Brillengoochelaar

Auteur: Klaartje Olde Loohuis

Mijn zoon van 6 wil leren toveren. Van zijn goochelende opa heeft hij veel inspiratie opgedaan. Met enige onhandigheid verstopt hij zijn loep achter zijn rug en tovert een oud gekrast brilletje ervoor terug. En vice versa.

Ik denk aan mijn eigen ‘bril’ van de laatste tijd. De bril van een beginnende wetenschapper, van een epidemioloog in opleiding. Een hele andere bril dan die van een klinisch arts, een huisarts en tropenarts, die ik voorkort nog droeg. Soms, als ik voor examens statistiek studeer en me verdiep in statistische methoden als regressie of zelfs nieuwere methoden als bootstrapping en permutatietesten kan ik nog wel eens verstrikt raken in die focus toestand. ‘wat heeft dit ook alweer te maken met mijn vak, met het behandelen van patiënten? Hoe helpt dit mijn doel om een bijdrage te leveren de zorg voor kwetsbare groepen te verbeteren?’ Op zo’n moment helpt het altijd om weer even mijn bril af te zetten. Vanuit een afstand te relativeren. Dat de statistiek een tool is die me hierin verder helpt en niet (voor mij althans) een doel op zich is.

Brillengoochelen, dat is volgens mij waar een huisarts goed in is. Het constant wisselen van focus. Het extreem inzoomen op een bepaald klinisch probleem, een wond die gehecht moet worden of een medicatiereview van een oudere patiënt. Maar ook de relativering; wat draagt deze behandeling nog bij in het leven van deze vrouw van 78 jaar oud die eigenlijk al lange tijd niet meer echt ‘wil’. Of past dit wel binnen de waarden van een andere patiënt? Zelfs ook buiten de spreekkamer zoomen we uit. We zien public health problemen voorbij komen als we buiten veel te dikke kinderen zien, of als we verdacht veel atypische pneumonieën voorbij zien komen in de praktijk en hiervoor het RIVM contacteren.
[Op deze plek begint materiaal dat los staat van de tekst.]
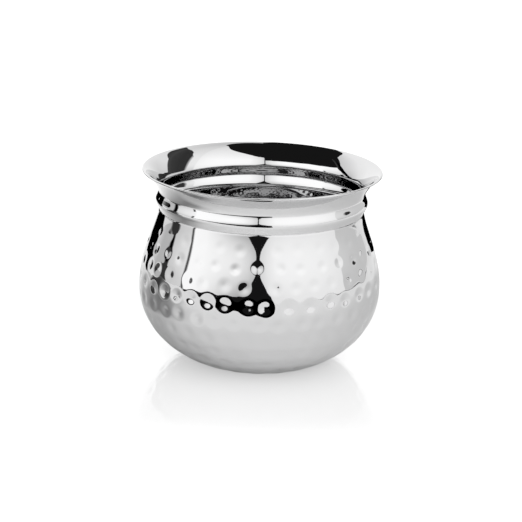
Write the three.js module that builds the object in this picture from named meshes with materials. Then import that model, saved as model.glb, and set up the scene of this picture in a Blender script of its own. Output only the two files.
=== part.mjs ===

WHIG- geïnteresseerde huisartsen hebben daarnaast vaak ook nog een speciaal brilletje voor een blik over de grens, of het nou gaat om de reizigers op een goede manier te adviseren of zelf een bijdrage te doen en tijdelijke hulp te bieden in een ander land.

Ikzelf goochel dagelijks, niet alleen tijdens het studeren, maar ook tijdens besprekingen over het onderzoek, het opstellen van onderzoeksvragen, het bepalen van de relevantie voor de praktijk. Ik ben dankbaar voor deze kunst die me helpt steeds in te zoomen of juist relativerend van een afstandje te kijken naar een probleem. Het helpt me een goede wetenschapper te zijn, en de wetenschap te laten aansluiten bij de praktijk, en op die manier kunnen huisartsen ook weer op hun best verder goochelen.